It has been a busy (rarely quiet) week in Hidden Valley Music Seminars, my Lake Wobegon. Finished off teaching the first week of Level III and just fill in the blanks with all the superlative adjectives you know if you want to know what that was like. Then drove the 3 hours back to San Francisco and had the great pleasure of officiating my friend’s Micah and Kim's (Orff students/colleagues, Pentatonics jazz drummer, etc.) wedding. Get out those superlative adjectives again to describe a circle of loving people in a redwood grove with perfect temperature and the light of the heavens beaming down.
Near the end of the ceremony, with everyone’s hand on their neighbor’s back feeling and transmitting vibrations, I taught an Estonian song whose text is vowels—Eh dim dim, Ah dum dum, Wo-o-o-o-o. Really, all you need is vowels to express our feeling life and each vowel with multiple characters. The Ahh! of wonder, the Ahhh!!!! of a pulled muscle. The inquisitive “Eh?” and the what-the-heck? "Eh!!!" The teasing “ooo” and the isn’t- that- fine? "Ooo.” The confession of error with “oh-oh”, the pleasure of “ohhhhhhhh.” You get the idea.

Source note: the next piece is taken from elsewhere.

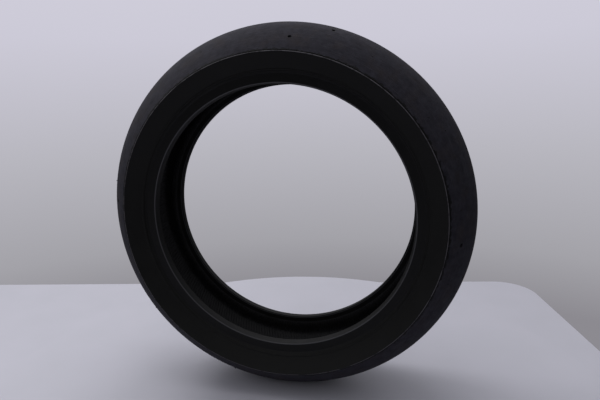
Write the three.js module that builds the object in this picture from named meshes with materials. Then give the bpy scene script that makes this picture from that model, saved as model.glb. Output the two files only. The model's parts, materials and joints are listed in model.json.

Driving back from the wedding, my friends Rick and Paul were commenting on how I seem to often exclaim “Woof!” and “woojy woojy” while moving through the day. I was doubled over with laughter hearing them describe it and confessed that I wasn’t wholly aware that I did this. I charged them with calling me out when it happened and of course, now I’m self conscious about it. But I’m sure “woojy woojy!” will spontaneously erupt again.
And why not? At the end of all our efforts to expand our vocabulary is the raw fact of emotion expressed best through music (a vowel-centered experience) and next, through simply sounds. That’s how babies talk, that’s how the folks at life’s exit door talk, it’s the beginning and the end of the whole game of communication. Not to mention the grunts and groans of the aging body as we get up and sit down.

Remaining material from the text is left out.